# START OF Information provided

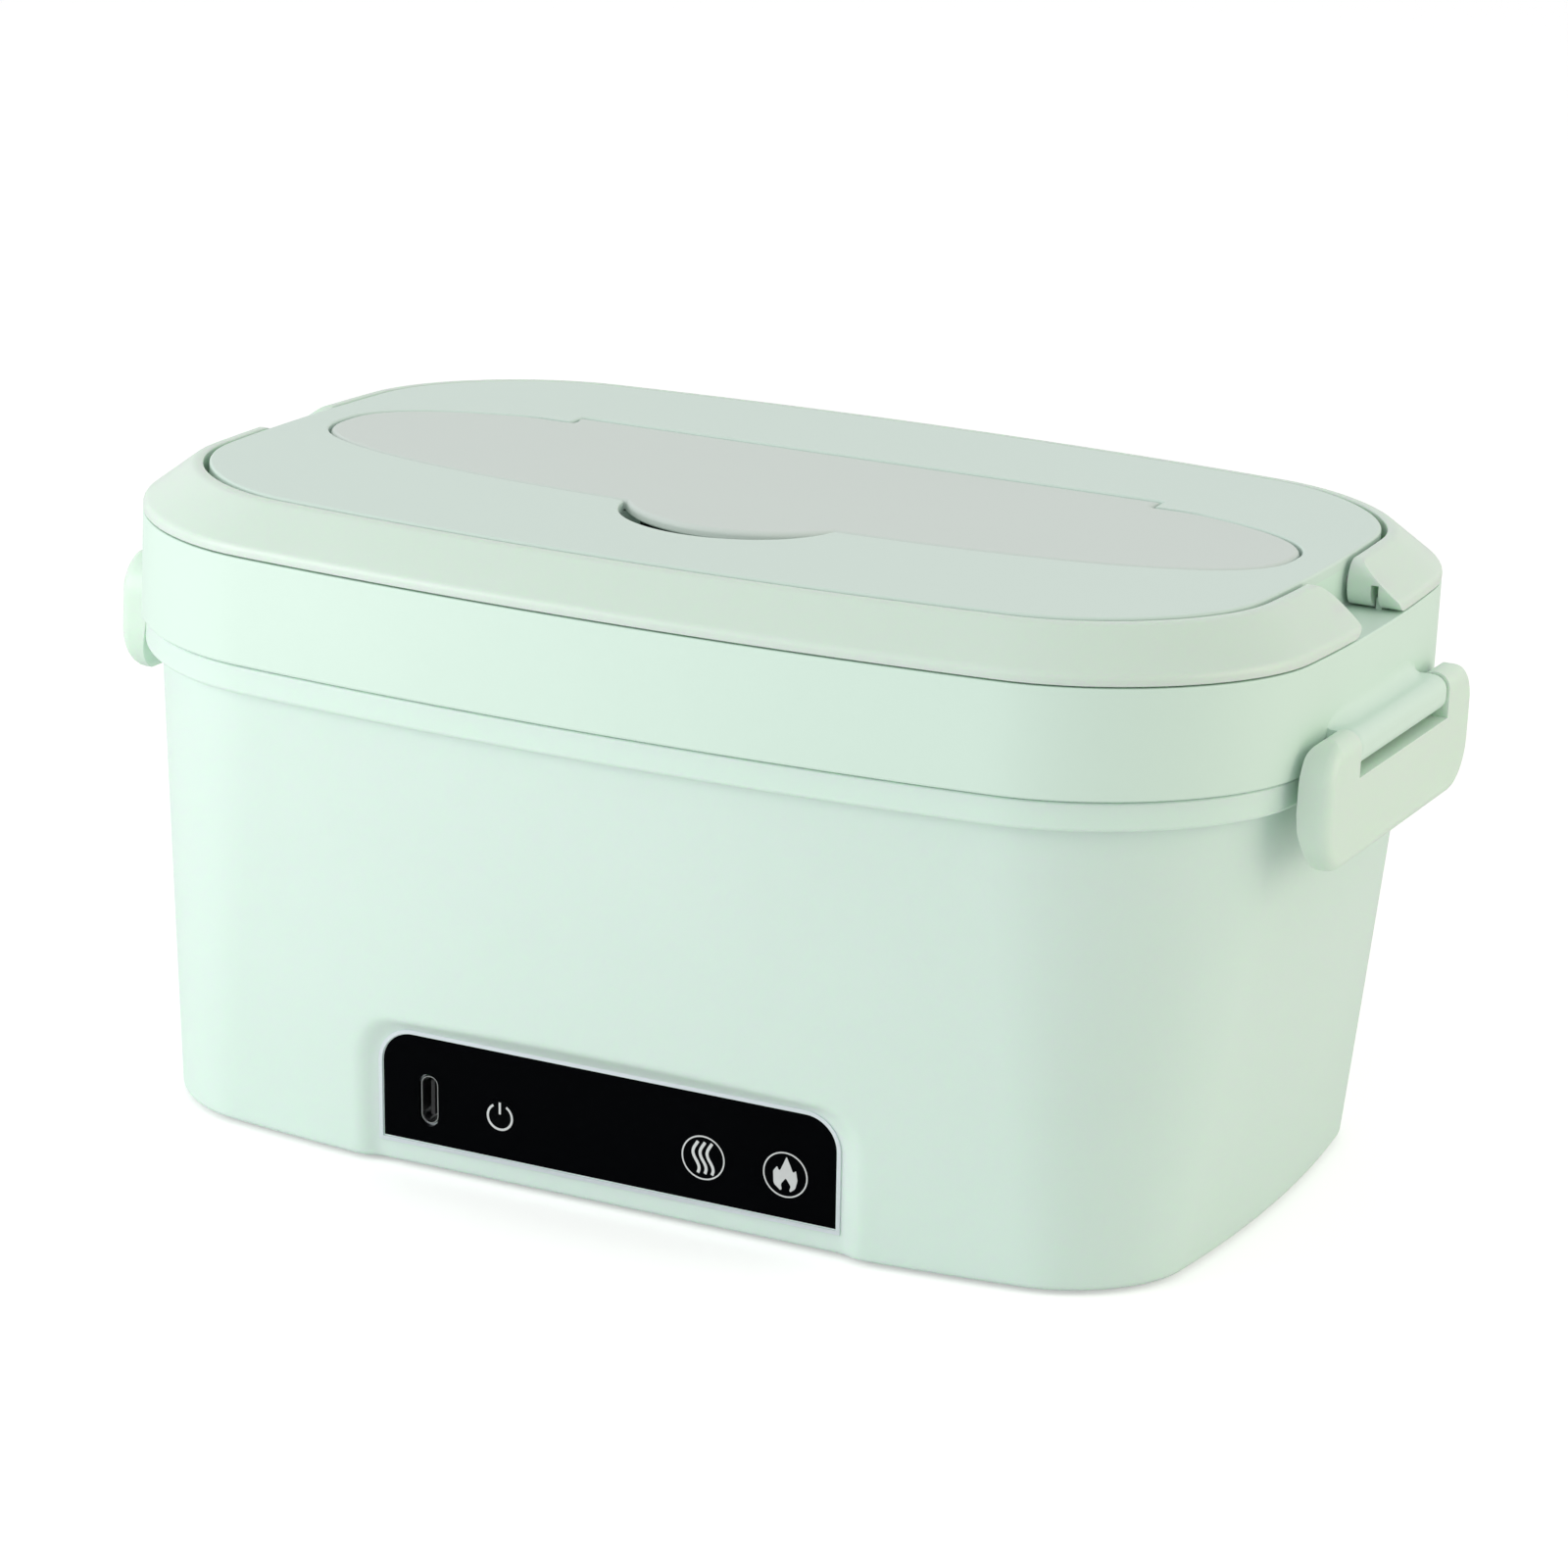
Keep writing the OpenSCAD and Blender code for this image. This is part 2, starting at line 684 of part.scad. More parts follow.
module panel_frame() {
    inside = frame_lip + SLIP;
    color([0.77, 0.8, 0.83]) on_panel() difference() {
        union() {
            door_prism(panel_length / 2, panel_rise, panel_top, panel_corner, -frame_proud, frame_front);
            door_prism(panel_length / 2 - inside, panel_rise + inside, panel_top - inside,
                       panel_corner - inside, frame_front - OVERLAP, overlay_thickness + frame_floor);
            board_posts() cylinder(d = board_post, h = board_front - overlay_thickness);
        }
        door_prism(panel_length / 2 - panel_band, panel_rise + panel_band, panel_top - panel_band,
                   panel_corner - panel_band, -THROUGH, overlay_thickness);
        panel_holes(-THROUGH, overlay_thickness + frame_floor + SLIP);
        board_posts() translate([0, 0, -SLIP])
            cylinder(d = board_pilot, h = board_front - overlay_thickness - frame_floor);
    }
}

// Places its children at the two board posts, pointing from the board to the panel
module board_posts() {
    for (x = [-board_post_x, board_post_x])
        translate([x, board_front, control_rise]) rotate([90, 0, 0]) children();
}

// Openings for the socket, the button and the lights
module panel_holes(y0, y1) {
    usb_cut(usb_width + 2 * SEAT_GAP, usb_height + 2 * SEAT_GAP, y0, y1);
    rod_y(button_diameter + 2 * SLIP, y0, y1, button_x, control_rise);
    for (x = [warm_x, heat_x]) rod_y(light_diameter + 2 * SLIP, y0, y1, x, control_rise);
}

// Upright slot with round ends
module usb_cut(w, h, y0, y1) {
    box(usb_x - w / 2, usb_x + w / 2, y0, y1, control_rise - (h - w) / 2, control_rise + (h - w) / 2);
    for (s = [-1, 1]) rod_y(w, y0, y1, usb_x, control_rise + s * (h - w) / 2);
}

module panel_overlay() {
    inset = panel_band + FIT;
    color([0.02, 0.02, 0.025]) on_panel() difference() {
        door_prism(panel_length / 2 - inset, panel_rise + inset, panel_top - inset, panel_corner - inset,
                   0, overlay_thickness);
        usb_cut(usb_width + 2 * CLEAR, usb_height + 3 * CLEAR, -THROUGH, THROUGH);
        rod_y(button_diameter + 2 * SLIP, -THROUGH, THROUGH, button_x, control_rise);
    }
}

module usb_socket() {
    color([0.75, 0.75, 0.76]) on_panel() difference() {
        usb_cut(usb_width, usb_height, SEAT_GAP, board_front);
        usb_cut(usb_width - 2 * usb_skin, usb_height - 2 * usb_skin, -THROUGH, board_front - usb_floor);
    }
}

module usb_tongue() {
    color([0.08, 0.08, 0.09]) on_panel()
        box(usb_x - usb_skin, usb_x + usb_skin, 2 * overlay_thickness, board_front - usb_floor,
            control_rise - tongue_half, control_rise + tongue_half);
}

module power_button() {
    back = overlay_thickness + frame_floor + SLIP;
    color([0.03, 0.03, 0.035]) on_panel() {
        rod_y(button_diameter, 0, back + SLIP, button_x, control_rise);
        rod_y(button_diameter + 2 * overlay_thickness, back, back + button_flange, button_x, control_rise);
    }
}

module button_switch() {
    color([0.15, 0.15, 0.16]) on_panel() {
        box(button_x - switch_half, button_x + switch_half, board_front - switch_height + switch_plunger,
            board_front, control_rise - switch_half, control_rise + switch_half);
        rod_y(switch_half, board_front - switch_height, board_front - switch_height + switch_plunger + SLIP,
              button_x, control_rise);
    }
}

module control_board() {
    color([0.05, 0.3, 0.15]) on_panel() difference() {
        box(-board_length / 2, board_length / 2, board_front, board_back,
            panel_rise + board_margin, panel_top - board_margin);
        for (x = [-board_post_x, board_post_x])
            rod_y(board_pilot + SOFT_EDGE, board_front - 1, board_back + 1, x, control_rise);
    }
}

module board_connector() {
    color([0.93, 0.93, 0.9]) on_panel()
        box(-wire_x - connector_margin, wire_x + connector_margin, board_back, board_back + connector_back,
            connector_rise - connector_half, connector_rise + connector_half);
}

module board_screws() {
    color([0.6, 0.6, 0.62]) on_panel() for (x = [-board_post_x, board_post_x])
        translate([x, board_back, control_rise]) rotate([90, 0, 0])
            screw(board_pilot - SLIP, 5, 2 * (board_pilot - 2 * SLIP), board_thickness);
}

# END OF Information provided

Repeat the listing above without any change.

→ **Answer**
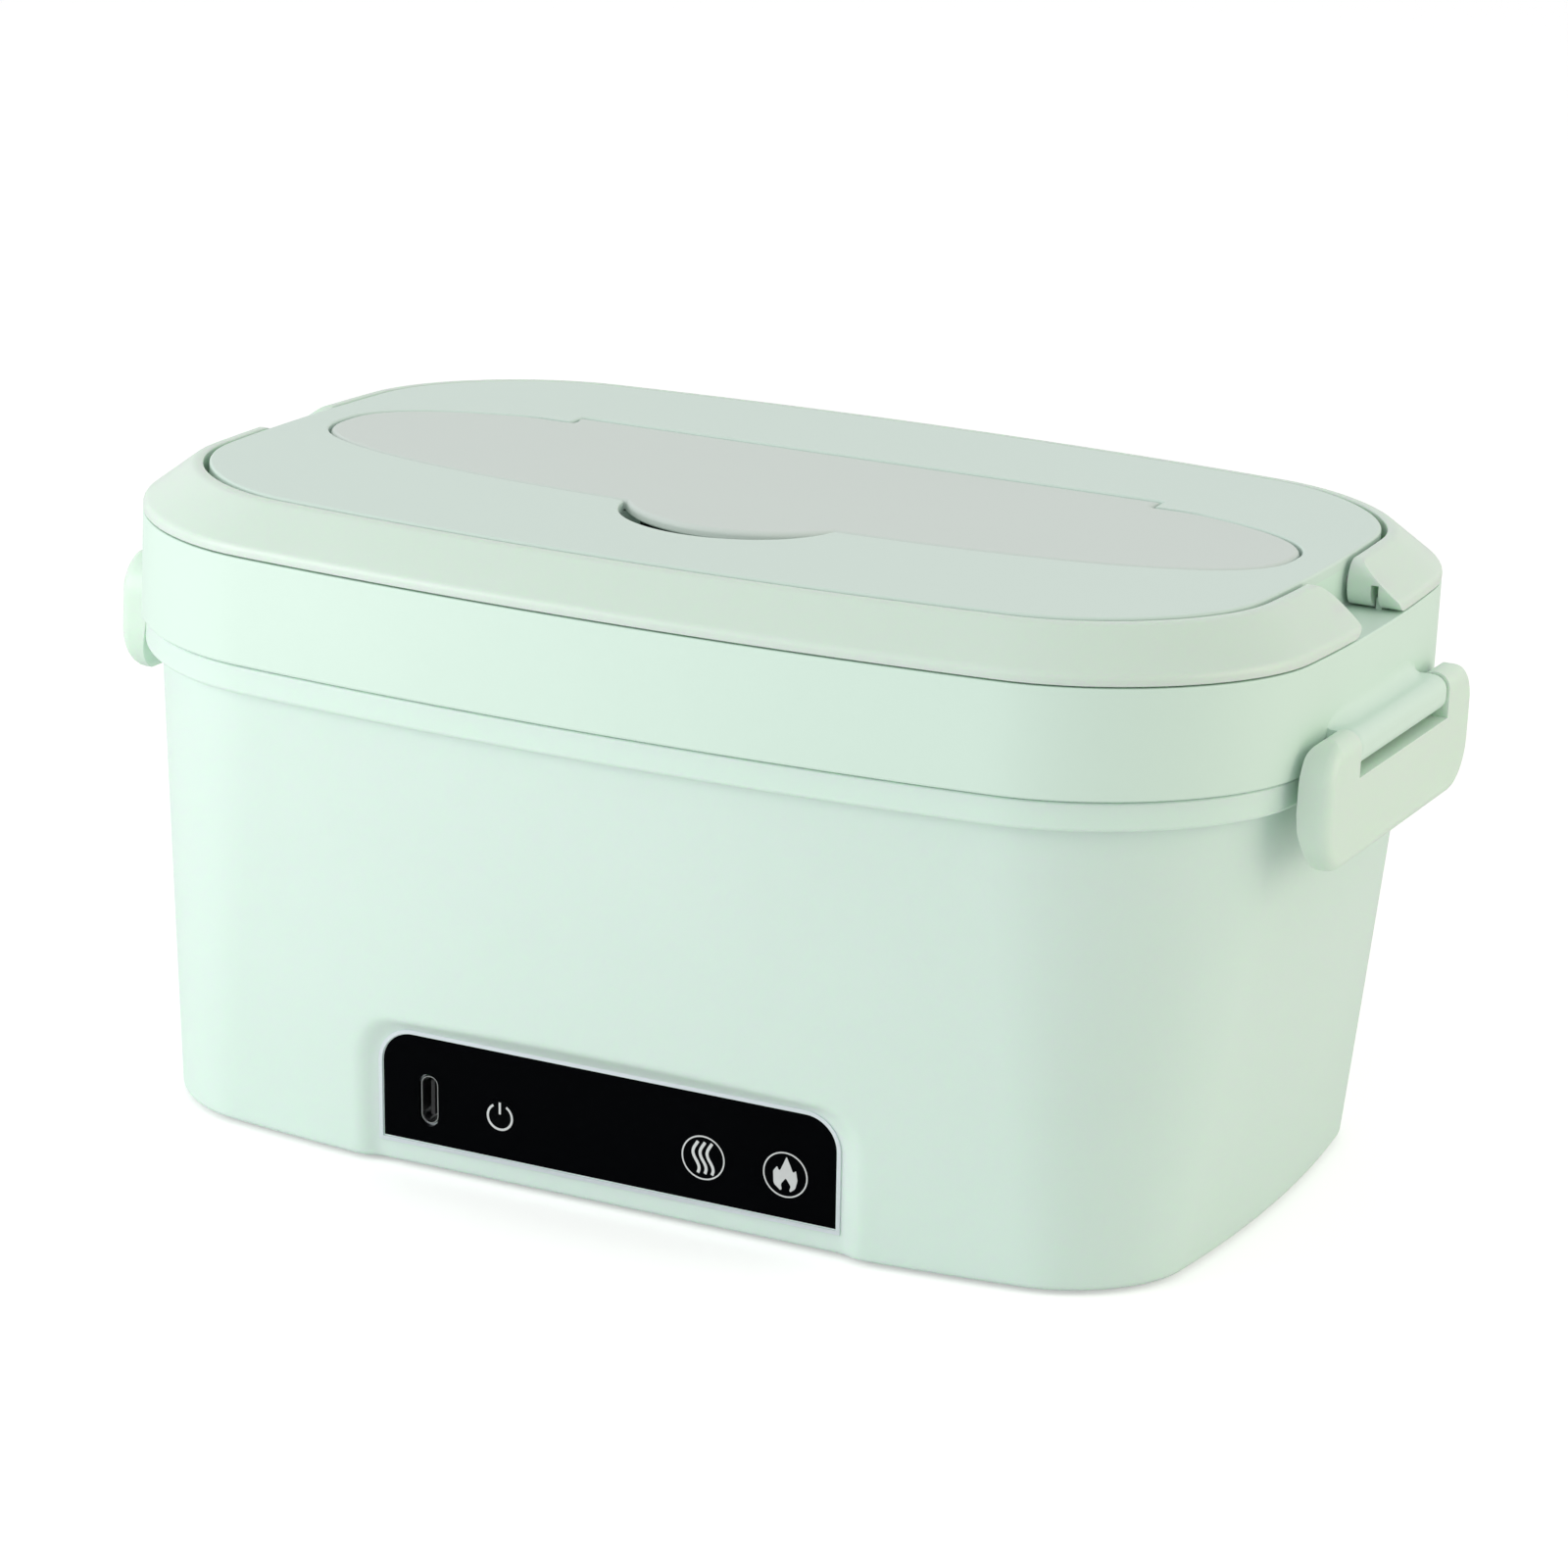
Keep writing the OpenSCAD and Blender code for this image. This is part 2, starting at line 684 of part.scad. More parts follow.
module panel_frame() {
    inside = frame_lip + SLIP;
    color([0.77, 0.8, 0.83]) on_panel() difference() {
        union() {
            door_prism(panel_length / 2, panel_rise, panel_top, panel_corner, -frame_proud, frame_front);
            door_prism(panel_length / 2 - inside, panel_rise + inside, panel_top - inside,
                       panel_corner - inside, frame_front - OVERLAP, overlay_thickness + frame_floor);
            board_posts() cylinder(d = board_post, h = board_front - overlay_thickness);
        }
        door_prism(panel_length / 2 - panel_band, panel_rise + panel_band, panel_top - panel_band,
                   panel_corner - panel_band, -THROUGH, overlay_thickness);
        panel_holes(-THROUGH, overlay_thickness + frame_floor + SLIP);
        board_posts() translate([0, 0, -SLIP])
            cylinder(d = board_pilot, h = board_front - overlay_thickness - frame_floor);
    }
}

// Places its children at the two board posts, pointing from the board to the panel
module board_posts() {
    for (x = [-board_post_x, board_post_x])
        translate([x, board_front, control_rise]) rotate([90, 0, 0]) children();
}

// Openings for the socket, the button and the lights
module panel_holes(y0, y1) {
    usb_cut(usb_width + 2 * SEAT_GAP, usb_height + 2 * SEAT_GAP, y0, y1);
    rod_y(button_diameter + 2 * SLIP, y0, y1, button_x, control_rise);
    for (x = [warm_x, heat_x]) rod_y(light_diameter + 2 * SLIP, y0, y1, x, control_rise);
}

// Upright slot with round ends
module usb_cut(w, h, y0, y1) {
    box(usb_x - w / 2, usb_x + w / 2, y0, y1, control_rise - (h - w) / 2, control_rise + (h - w) / 2);
    for (s = [-1, 1]) rod_y(w, y0, y1, usb_x, control_rise + s * (h - w) / 2);
}

module panel_overlay() {
    inset = panel_band + FIT;
    color([0.02, 0.02, 0.025]) on_panel() difference() {
        door_prism(panel_length / 2 - inset, panel_rise + inset, panel_top - inset, panel_corner - inset,
                   0, overlay_thickness);
        usb_cut(usb_width + 2 * CLEAR, usb_height + 3 * CLEAR, -THROUGH, THROUGH);
        rod_y(button_diameter + 2 * SLIP, -THROUGH, THROUGH, button_x, control_rise);
    }
}

module usb_socket() {
    color([0.75, 0.75, 0.76]) on_panel() difference() {
        usb_cut(usb_width, usb_height, SEAT_GAP, board_front);
        usb_cut(usb_width - 2 * usb_skin, usb_height - 2 * usb_skin, -THROUGH, board_front - usb_floor);
    }
}

module usb_tongue() {
    color([0.08, 0.08, 0.09]) on_panel()
        box(usb_x - usb_skin, usb_x + usb_skin, 2 * overlay_thickness, board_front - usb_floor,
            control_rise - tongue_half, control_rise + tongue_half);
}

module power_button() {
    back = overlay_thickness + frame_floor + SLIP;
    color([0.03, 0.03, 0.035]) on_panel() {
        rod_y(button_diameter, 0, back + SLIP, button_x, control_rise);
        rod_y(button_diameter + 2 * overlay_thickness, back, back + button_flange, button_x, control_rise);
    }
}

module button_switch() {
    color([0.15, 0.15, 0.16]) on_panel() {
        box(button_x - switch_half, button_x + switch_half, board_front - switch_height + switch_plunger,
            board_front, control_rise - switch_half, control_rise + switch_half);
        rod_y(switch_half, board_front - switch_height, board_front - switch_height + switch_plunger + SLIP,
              button_x, control_rise);
    }
}

module control_board() {
    color([0.05, 0.3, 0.15]) on_panel() difference() {
        box(-board_length / 2, board_length / 2, board_front, board_back,
            panel_rise + board_margin, panel_top - board_margin);
        for (x = [-board_post_x, board_post_x])
            rod_y(board_pilot + SOFT_EDGE, board_front - 1, board_back + 1, x, control_rise);
    }
}

module board_connector() {
    color([0.93, 0.93, 0.9]) on_panel()
        box(-wire_x - connector_margin, wire_x + connector_margin, board_back, board_back + connector_back,
            connector_rise - connector_half, connector_rise + connector_half);
}

module board_screws() {
    color([0.6, 0.6, 0.62]) on_panel() for (x = [-board_post_x, board_post_x])
        translate([x, board_back, control_rise]) rotate([90, 0, 0])
            screw(board_pilot - SLIP, 5, 2 * (board_pilot - 2 * SLIP), board_thickness);
}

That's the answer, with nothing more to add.